>>

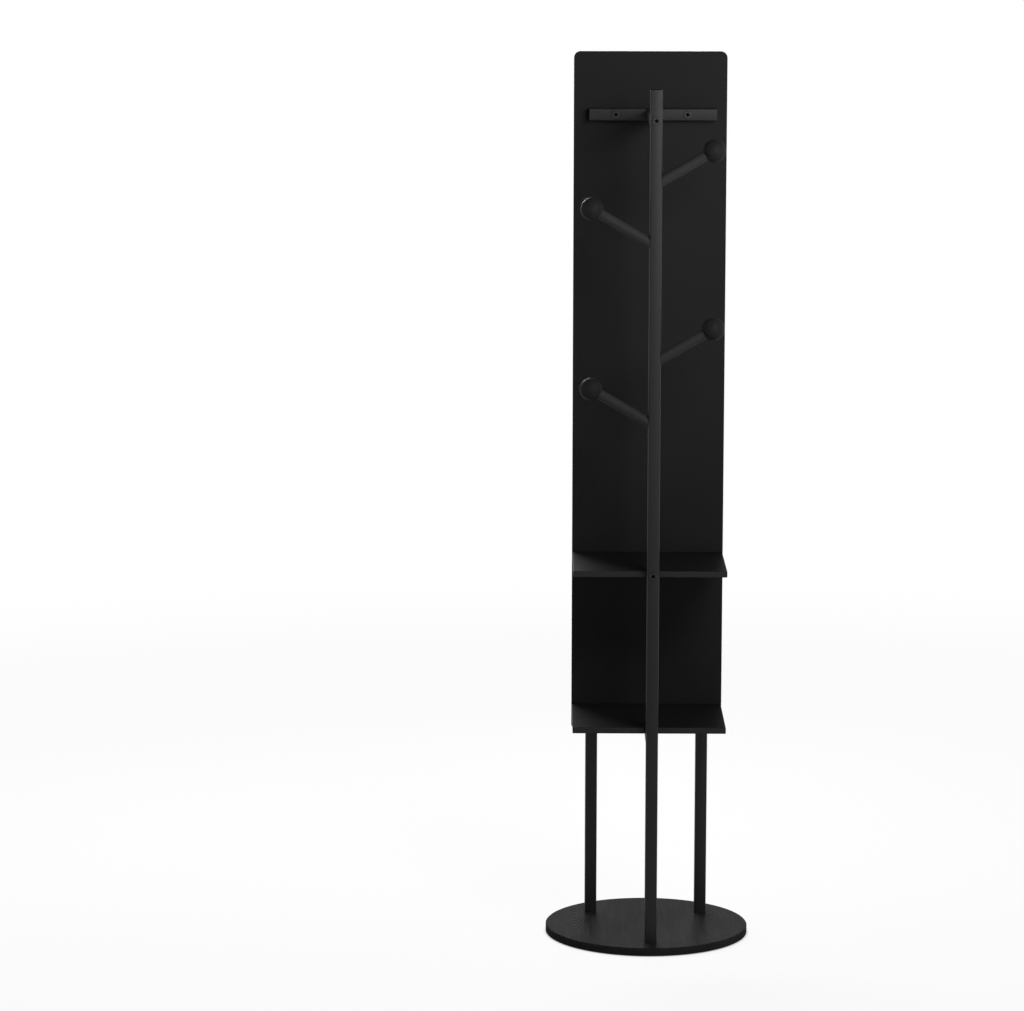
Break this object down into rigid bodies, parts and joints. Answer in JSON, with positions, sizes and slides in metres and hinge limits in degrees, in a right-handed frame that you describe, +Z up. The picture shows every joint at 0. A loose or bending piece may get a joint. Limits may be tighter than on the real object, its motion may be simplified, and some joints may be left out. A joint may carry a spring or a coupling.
{
  "type": "revolving hall stand with mirror and coat pegs",
  "caption": "Open hall stand that revolves on a round base, with a full-length mirror on one side and two shelves and ball-ended coat pegs on the other.",
  "frame": {"origin": "on the floor, on the axis that the stand turns about, under the centre of the round base", "axes": "+Z up, the mirror faces +Y, the coat side with shelves and pegs faces -Y, +X is right as seen from the coat side"},
  "size_m": [0.3999, 0.4, 1.7388],
  "materials": {
    "stained_ash": "ash veneer stained black, open grain, satin lacquer",
    "black_lacquered_wood": "solid wood under satin black lacquer, fine grain just visible",
    "black_board": "fibreboard under matt black lacquer",
    "mirror_glass": "silvered float glass",
    "black_steel": "black oxide, semi-matt",
    "zinc_steel": "bright zinc plate",
    "bearing_steel": "polished steel",
    "cage_plastic": "natural nylon",
    "pad_rubber": "soft black rubber, matt"
  },
  "bodies": {
    "foot": {"bearing_pivot": "zinc_steel", "floor_pads": "pad_rubber", "floor_plate": "zinc_steel"},
    "cage": {"roller_cage": "cage_plastic", "rollers": "bearing_steel"},
    "stand": {"base_bolts": "zinc_steel", "base_disc": "stained_ash", "bearing_top_plate": "zinc_steel", "coat_post": "black_lacquered_wood", "crossbar": "black_lacquered_wood", "crossbar_bolts": "black_steel", "lower_cross_rail": "black_lacquered_wood", "lower_mirror": "mirror_glass", "lower_panel": "black_board", "lower_rail": "black_lacquered_wood", "lower_shelf": "black_lacquered_wood", "post_bolts": "black_steel", "shelf_bracket_left": "black_steel", "shelf_bracket_right": "black_steel", "short_post_left": "black_lacquered_wood", "short_post_right": "black_lacquered_wood", "top_rail": "black_lacquered_wood", "upper_mirror": "mirror_glass", "upper_panel": "black_board", "upper_shelf": "black_lacquered_wood"}
  },
  "joints": [
    {"name": "stand_turn", "type": "hinge", "parent": "foot", "child": "stand", "pos_m": [0, 0, 0.00605], "axis": [0, 0, 1], "continuous": true},
    {"name": "cage_turn", "type": "hinge", "parent": "foot", "child": "cage", "pos_m": [0, 0, 0.00605], "axis": [0, 0, 1], "continuous": true}
  ],
  "couplings": [
    {"joint": "cage_turn", "follows": "stand_turn", "ratio": 0.5}
  ]
}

<<

DIRECTION:
Each line in the data that holds the string "joints" should be found and copied.

OUTPUT BELOW:
Break this object down into rigid bodies, parts and joints. Answer in JSON, with positions, sizes and slides in metres and hinge limits in degrees, in a right-handed frame that you describe, +Z up. The picture shows every joint at 0. A loose or bending piece may get a joint. Limits may be tighter than on the real object, its motion may be simplified, and some joints may be left out. A joint may carry a spring or a coupling.
  "joints": [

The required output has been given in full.